I think you will be ok to do a count now. As long as she doesnt mind, i dont see a problem. Just dont keep them out too long 

And get a pic


----------



## Rattiegma (Jan 23, 2008)

You can definitely begin handling them now. Just whatever you do, no matter how much mom doesn't seem to mind, lure her away with something yummy for some (much needed) space from the babies before you mess with them at all. Her hormones are going nuts right now, and even the sweetest, most loving rats can bite if they feel their litter is in danger. Plus, by now she's sure to want a break from them! lol So give her something good to eat to make her come out, but don't just reach in and pick her up and pull her out. That could be really bad! If you're worried about her rejecting them or anything because of your scent being on them (which rarely EVER happens), you could rub some of their bedding on your hands before you pick them up. You'll be okay to do a good head count, and oooh and aaaah over how adorable they are. lol But just don't keep them out too long, as they can't regulate their body temps yet, and can get cold really quickly. Also, depending on how well mom cleaned up after birth (we didn't see not even one spot of blood anywhere after Roxie's oops litter was born), you may want to remove just the bloody tissue in the cage, and replace it with clean bedding. But of course I'm sure you know not to mess up or take apart her nest. lol That would totally stress her out. And if you can, you should definitely try to get some pictures of them!


----------



## melon (Mar 27, 2008)

thanks guys! at the moment i have monty out playing with her so after she`s had her fill of love and cuddles and goes off adventuring i`ll take my chances at getting the bubs out, i already have a nice new fleece blanket to place them on. i should have pics within the next few hours of monty`s litter, i`ll leave nesta for a couple more days. right now my main priority is that monty gets her fill of attention before i leave her to explore


----------



## melon (Mar 27, 2008)

so here is monty`s litter:










and i on looking i think nesta actually has 10 but not 100% on that yet, will leave her for a bit longer before disturbing anything but i`m so happy with how healthy monty`s babies look right now


----------



## xampx (Dec 31, 2006)

aww. am I counting 13?


----------



## RoRo (Mar 10, 2008)

I count 13 too.

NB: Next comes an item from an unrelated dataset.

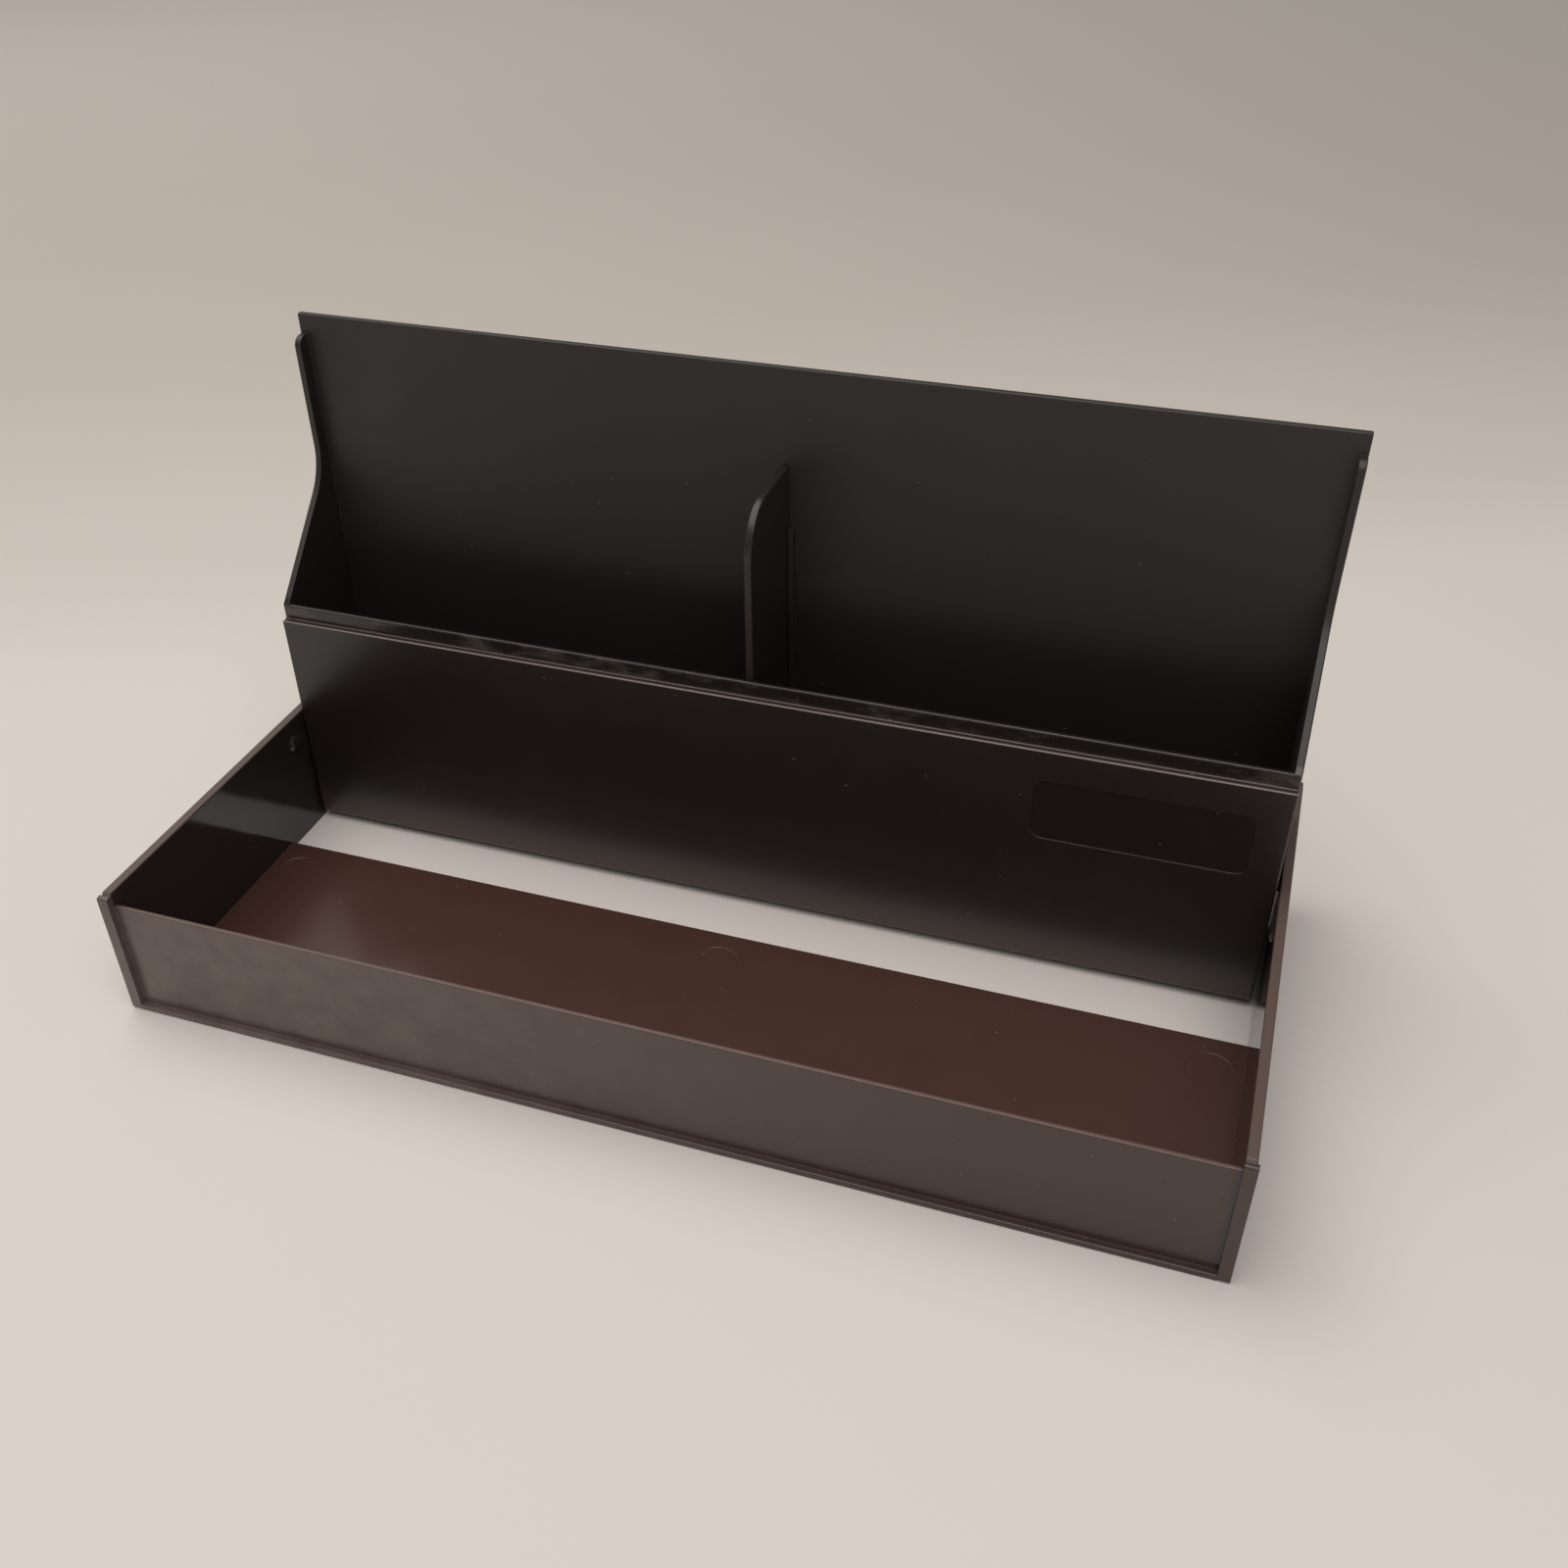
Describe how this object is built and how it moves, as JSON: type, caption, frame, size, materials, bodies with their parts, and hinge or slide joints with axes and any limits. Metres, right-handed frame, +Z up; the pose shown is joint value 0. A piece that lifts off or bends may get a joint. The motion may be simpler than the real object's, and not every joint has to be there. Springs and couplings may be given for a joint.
{
  "type": "floppy disk case",
  "caption": "Slim desktop case for two columns of 3.5 inch disks, whose hinged lid shuts over the upper front, top and sides and lies flat in front as a foot when open.",
  "frame": {"origin": "centre of the base's underside, on the surface that the case stands on", "axes": "+X to the right along the front wall, +Y from the front wall to the back panel, +Z up; the lid lies open towards -Y"},
  "size_m": [0.2006, 0.1015, 0.102],
  "materials": {
    "base_plastic": "near-black brown styrene, fine pebble grain on the front wall, smooth elsewhere",
    "lid_plastic": "dark red-brown styrene, satin outside, glossy on the insides of the arms",
    "divider_plastic": "smooth dark brown styrene"
  },
  "bodies": {
    "base": {"base": "base_plastic", "column_divider": "divider_plastic"},
    "lid": {"lid": "lid_plastic"}
  },
  "joints": [
    {"name": "lid_hinge", "type": "hinge", "parent": "base", "child": "lid", "pos_m": [0, 0.00635, 0.0191], "axis": [-1, 0, 0], "range_deg": [0, 90]}
  ]
}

X_X SO CUTE


----------



## xampx (Dec 31, 2006)

So... 23 babies... Thats not a handful in any way, shape or form..... 8O 

Have you decided if you are keeping some/all of them?


----------



## melon (Mar 27, 2008)

yup there`s 13, 23 in total possibly +/- a couple won`t know for sure until i`ve seen all nesta`s out!! i`m gonna keep a few of the girls for sure but i`d rather have no boys just to avoid any chances of babies in the future lol


----------